An expert bad credit mortgage broker understands the nuances of the mortgage process to help applicants with a bankruptcy in their credit history secure a competitive mortgage deal.

Our broker-matching service will put you in touch with these professionals to connect you to a lender that will likely approve your property loan application.

FAQs

Where can I get a mortgage after bankruptcy?

Not many lenders are open to granting mortgages to individuals with a bankruptcy in their past. The providers that would be willing have a strict set of requirements applicants must meet, among which is a mandatory post-discharge waiting period before they can even consider a mortgage application. Depending on the lender, this period can be between 1 and 6 years.

The longer you wait, the larger the pool of lenders that would be willing to grant a quick mortgage approval. If you need it sooner (say, 1-2 years post-discharge), you will need to go through an expert bad credit broker. They can help you secure a mortgage from a specialist lender that will likely approve your application despite your adverse credit history.
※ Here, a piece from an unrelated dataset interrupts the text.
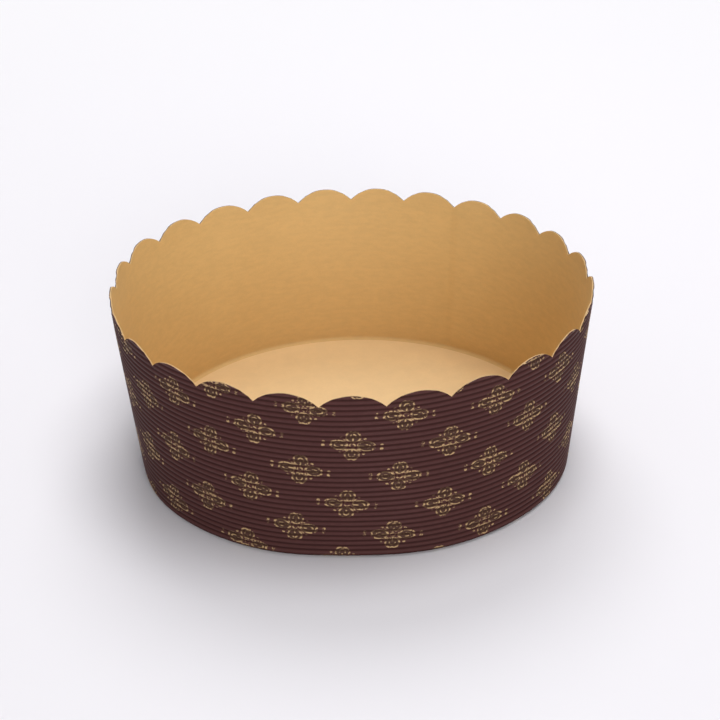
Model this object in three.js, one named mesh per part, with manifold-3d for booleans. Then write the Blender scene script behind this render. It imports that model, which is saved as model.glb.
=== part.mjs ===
// Round paper baking cup: a ribbed paper wall with a scalloped rim, and a card base inside it.
// The wall is one strip, lapped and glued at its ends and turned in at the foot. The base is a
// round card that lies on the turned-in flange. Millimetres, +Z up, ground at z = 0, axis on Z.

import * as THREE from "three";
import { mergeVertices, toCreasedNormals } from "three/addons/utils/BufferGeometryUtils.js";
import Module from "manifold-3d";

// The cup as a whole
const RIM_RADIUS = 85; // rib crests, at the height of the valleys between the scallops
const FOOT_RADIUS = 79; // rib crests, where the wall's slope would reach the ground
const VALLEY_HEIGHT = 60; // ground to the valleys between the scallops

// Scalloped rim
const SCALLOP_COUNT = 25;
const SCALLOP_RISE = 4.5; // valley to crown

// Ribbed paper of the wall
const PAPER_THICKNESS = 0.4; // in the groove between two ribs
const RIB_DEPTH = 0.4; // groove to crest
const RIB_PITCH = 2;

// Lap where the strip's ends are glued, seen inside at the back
const LAP_ANGLE = 57.5; // degrees from +X
const LAP_WIDTH = 8; // along the wall
const LAP_STEP = 0.3; // how far the pressed inner end stands out of the wall

// Foot: the fold and the flange turned in under the base
const FOLD_INNER_RADIUS = 1.2;
const FLANGE_THICKNESS = 0.5; // the ribs are pressed flat here
const FLANGE_WIDTH = 8; // flat part, inward from the fold

// Base card
const DISC_THICKNESS = 0.5;
const DISC_EDGE_GAP = 1.2; // card's edge to the start of the fold's curve

// How finely the curves are divided
const COLUMNS_PER_SCALLOP = 2;
const STEPS_PER_FOLD = 3;
const STEPS_PER_HALF_SCALLOP = 3;
const INNER_WALL_ROWS = 3;
const CREASE_ANGLE = THREE.MathUtils.degToRad(30); // keeps ribs crisp and the wall round

const WALL_COLOUR = 0x4a3230;
const BASE_COLOUR = 0xd9b280;

// Follows from the sizes above
const COLUMNS = SCALLOP_COUNT * COLUMNS_PER_SCALLOP;
const RIM_HEIGHT = VALLEY_HEIGHT + SCALLOP_RISE;
const WALL_THICKNESS = PAPER_THICKNESS + RIB_DEPTH;
const FOLD_OUTER_RADIUS = FOLD_INNER_RADIUS + WALL_THICKNESS;
const FLANGE_OUTER_RADIUS = crestRadius(FOLD_OUTER_RADIUS) - FOLD_OUTER_RADIUS;
const DISC_RADIUS = FLANGE_OUTER_RADIUS - DISC_EDGE_GAP;

const wasm = await Module();
wasm.setup();

// Radius of the rib crests at a height
function crestRadius(z) {
  return FOOT_RADIUS + ((RIM_RADIUS - FOOT_RADIUS) * z) / VALLEY_HEIGHT;
}

function innerRadius(z) {
  return crestRadius(z) - WALL_THICKNESS;
}

// Points of the ribbed outer face, from the fold to the rim: crest, groove, crest, ...
function ribbedFace() {
  const points = [];
  const step = RIB_PITCH / 2;
  let z = FOLD_OUTER_RADIUS;
  for (let i = 0; z < RIM_HEIGHT - step / 2; i++, z += step) {
    points.push(new THREE.Vector2(crestRadius(z) - (i % 2) * RIB_DEPTH, z));
  }
  points.push(new THREE.Vector2(crestRadius(RIM_HEIGHT) - RIB_DEPTH / 2, RIM_HEIGHT));
  return points;
}

// Points of the smooth inner face, from the rim down to the fold
function smoothFace() {
  const points = [];
  for (let i = 0; i < INNER_WALL_ROWS; i++) {
    const z = THREE.MathUtils.lerp(RIM_HEIGHT, FOLD_OUTER_RADIUS, i / INNER_WALL_ROWS);
    points.push(new THREE.Vector2(innerRadius(z), z));
  }
  return points;
}

// Quarter curve at the foot, from the flange (0) up to the wall (1), ends included
function foldCurve(reachOut, rise, bottom) {
  const points = [];
  for (let i = 0; i <= STEPS_PER_FOLD; i++) {
    const turn = ((i / STEPS_PER_FOLD) * Math.PI) / 2;
    const r = FLANGE_OUTER_RADIUS + reachOut * Math.sin(turn);
    points.push(new THREE.Vector2(r, bottom + rise * (1 - Math.cos(turn))));
  }
  return points;
}

// Section of the wall, fold and flange, once round against the clock from the flange's edge
function wallSection() {
  const flangeEdge = FLANGE_OUTER_RADIUS - FLANGE_WIDTH;
  const outerFold = foldCurve(FOLD_OUTER_RADIUS, FOLD_OUTER_RADIUS, 0);
  const innerFold = foldCurve(
    FOLD_INNER_RADIUS,
    FOLD_OUTER_RADIUS - FLANGE_THICKNESS,
    FLANGE_THICKNESS,
  );
  return [
    new THREE.Vector2(flangeEdge, 0),
    ...outerFold.slice(0, -1),
    ...ribbedFace(),
    ...smoothFace(),
    ...innerFold.reverse(),
    new THREE.Vector2(flangeEdge, FLANGE_THICKNESS),
  ];
}

// A closed section turned about Z, starting at -Y
function turned(section) {
  return new THREE.LatheGeometry([...section, section[0]], COLUMNS).rotateX(Math.PI / 2);
}

// The strip's inner end: a band of paper on the inner face, as wide as the lap
function lapBand() {
  const sunk = WALL_THICKNESS / 4; // into the wall, so that the two join
  const low = FOLD_OUTER_RADIUS;
  const band = turned([
    new THREE.Vector2(innerRadius(low) - LAP_STEP, low),
    new THREE.Vector2(innerRadius(low) + sunk, low),
    new THREE.Vector2(innerRadius(RIM_HEIGHT) + sunk, RIM_HEIGHT),
    new THREE.Vector2(innerRadius(RIM_HEIGHT) - LAP_STEP, RIM_HEIGHT),
  ]);
  const halfAngle = LAP_WIDTH / RIM_RADIUS / 2;
  const reach = 2 * RIM_RADIUS;
  const sector = new THREE.Shape([
    new THREE.Vector2(0, 0),
    new THREE.Vector2(reach, -reach * Math.tan(halfAngle)),
    new THREE.Vector2(reach, reach * Math.tan(halfAngle)),
  ]);
  const wedge = new THREE.ExtrudeGeometry(sector, { depth: 2 * RIM_HEIGHT, bevelEnabled: false });
  wedge.rotateZ(THREE.MathUtils.degToRad(LAP_ANGLE));
  return solid(band).intersect(solid(wedge));
}

// What the die takes out of the strip's upper edge between two crowns. Each side of the notch
// is half an arc of the scallop's circle, and they meet in a sharp valley.
function notch() {
  const halfWidth = RIM_RADIUS * Math.tan(Math.PI / SCALLOP_COUNT);
  const arcRadius = (halfWidth ** 2 + SCALLOP_RISE ** 2) / (2 * SCALLOP_RISE);
  const outline = [];
  for (let i = -STEPS_PER_HALF_SCALLOP; i <= STEPS_PER_HALF_SCALLOP; i++) {
    const across = (i / STEPS_PER_HALF_SCALLOP) * halfWidth;
    const fromCrown = halfWidth - Math.abs(across);
    const drop = arcRadius - Math.sqrt(arcRadius ** 2 - fromCrown ** 2);
    outline.push(new THREE.Vector2(across, RIM_HEIGHT - drop));
  }
  outline.push(new THREE.Vector2(halfWidth, RIM_HEIGHT + SCALLOP_RISE));
  outline.push(new THREE.Vector2(-halfWidth, RIM_HEIGHT + SCALLOP_RISE));
  const cutter = new THREE.ExtrudeGeometry(new THREE.Shape(outline), {
    depth: 2 * RIM_RADIUS,
    bevelEnabled: false,
  });
  return cutter.rotateX(Math.PI / 2); // now runs from the axis towards -Y
}

function scallopedWall() {
  let wall = solid(turned(wallSection())).add(lapBand());
  for (let i = 0; i < SCALLOP_COUNT; i++) {
    const turn = ((i + 0.5) / SCALLOP_COUNT) * 2 * Math.PI;
    wall = wall.subtract(solid(notch().rotateZ(turn)));
  }
  return geometry(wall);
}

function baseDisc() {
  const disc = new THREE.CylinderGeometry(DISC_RADIUS, DISC_RADIUS, DISC_THICKNESS, COLUMNS);
  disc.rotateX(Math.PI / 2);
  return disc.translate(0, 0, FLANGE_THICKNESS + DISC_THICKNESS / 2);
}

// A closed geometry as a solid that can be joined and cut
function solid(shape) {
  const bare = shape.clone();
  bare.deleteAttribute("normal");
  bare.deleteAttribute("uv");
  const merged = mergeVertices(bare, 1e-4);
  return new wasm.Manifold(
    new wasm.Mesh({
      numProp: 3,
      vertProperties: new Float32Array(merged.attributes.position.array),
      triVerts: new Uint32Array(merged.index.array),
    }),
  );
}

// A solid back as a geometry
function geometry(body) {
  const mesh = body.getMesh();
  const shape = new THREE.BufferGeometry();
  shape.setAttribute("position", new THREE.BufferAttribute(mesh.vertProperties, 3));
  shape.setIndex(new THREE.BufferAttribute(mesh.triVerts, 1));
  return toCreasedNormals(shape, CREASE_ANGLE);
}

function named(name, shape, colour, roughness) {
  const material = new THREE.MeshStandardMaterial({ color: colour, roughness, metalness: 0 });
  const mesh = new THREE.Mesh(shape, material);
  mesh.name = name;
  return mesh;
}

const cup = new THREE.Group();
cup.add(named("side_wall", scallopedWall(), WALL_COLOUR, 0.6));
cup.add(named("base_disc", baseDisc(), BASE_COLOUR, 0.8));

export default cup;
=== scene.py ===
import math

import bpy
from bpy.props import FloatProperty, FloatVectorProperty, IntProperty, PointerProperty
from mathutils import Matrix, Vector
from mathutils import noise as soft_noise


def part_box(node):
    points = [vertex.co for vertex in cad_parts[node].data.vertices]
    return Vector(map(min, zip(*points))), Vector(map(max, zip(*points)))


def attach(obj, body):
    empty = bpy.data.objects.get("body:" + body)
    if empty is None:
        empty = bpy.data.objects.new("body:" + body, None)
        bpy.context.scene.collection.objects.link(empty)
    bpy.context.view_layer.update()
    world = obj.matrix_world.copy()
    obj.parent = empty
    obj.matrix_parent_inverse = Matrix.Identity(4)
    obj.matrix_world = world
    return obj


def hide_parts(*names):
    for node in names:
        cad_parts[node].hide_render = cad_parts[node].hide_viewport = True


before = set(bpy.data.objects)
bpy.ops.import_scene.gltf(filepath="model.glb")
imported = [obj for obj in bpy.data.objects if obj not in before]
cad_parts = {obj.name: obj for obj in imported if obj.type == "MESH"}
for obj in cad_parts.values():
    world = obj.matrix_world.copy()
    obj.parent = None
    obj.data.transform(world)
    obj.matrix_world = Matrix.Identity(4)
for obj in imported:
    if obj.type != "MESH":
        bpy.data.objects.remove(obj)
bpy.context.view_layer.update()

bl_info = {
    "name": "Paper baking cup",
    "version": (1, 0, 0),
    "blender": (4, 5, 0),
    "location": "3D View > Sidebar > Baking Cup",
    "description": "Builds a ribbed paper baking cup with a scalloped rim and a printed wall",
    "category": "Object",
}

MM = 0.001  # a millimetre in metres
BODY = "root"
DISC_LOW, DISC_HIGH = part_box("base_disc")


def length(name, description, default, **more):
    """A property that holds a length in metres."""
    return FloatProperty(
        name=name, description=description, default=default, min=0.0, unit="LENGTH", **more
    )


def colour(name, description, default):
    """A property that holds a colour, as Blender mixes it."""
    return FloatVectorProperty(
        name=name, description=description, default=default, size=4, min=0.0, max=1.0,
        subtype="COLOR",
    )


def paint(red, green, blue):
    """A colour given as it looks on a screen, from 0 to 255, turned into Blender's own."""

    def linear(share):
        return share / 12.92 if share <= 0.04045 else ((share + 0.055) / 1.055) ** 2.4

    return (linear(red / 255), linear(green / 255), linear(blue / 255), 1.0)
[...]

Will my home be repossessed if I become bankrupt?

Not necessarily. Some lenders repossess properties if the mortgage is in default as part of the bankruptcy proceedings. However, your home will not be repossessed if you sell a portion of it, you’re in negative equity, or you’re living there with other family members. Even if you declare bankruptcy, you must keep up with the mortgage repayments.

Can I use the equity in my home to repay bankruptcy debt?

If you own your home, it would be prudent to release some of the equity and channel those funds towards paying off your debt. Unsecured debt cannot be attached to your home, but the official receiver may want to sell it to offset a portion of your bankruptcy debts.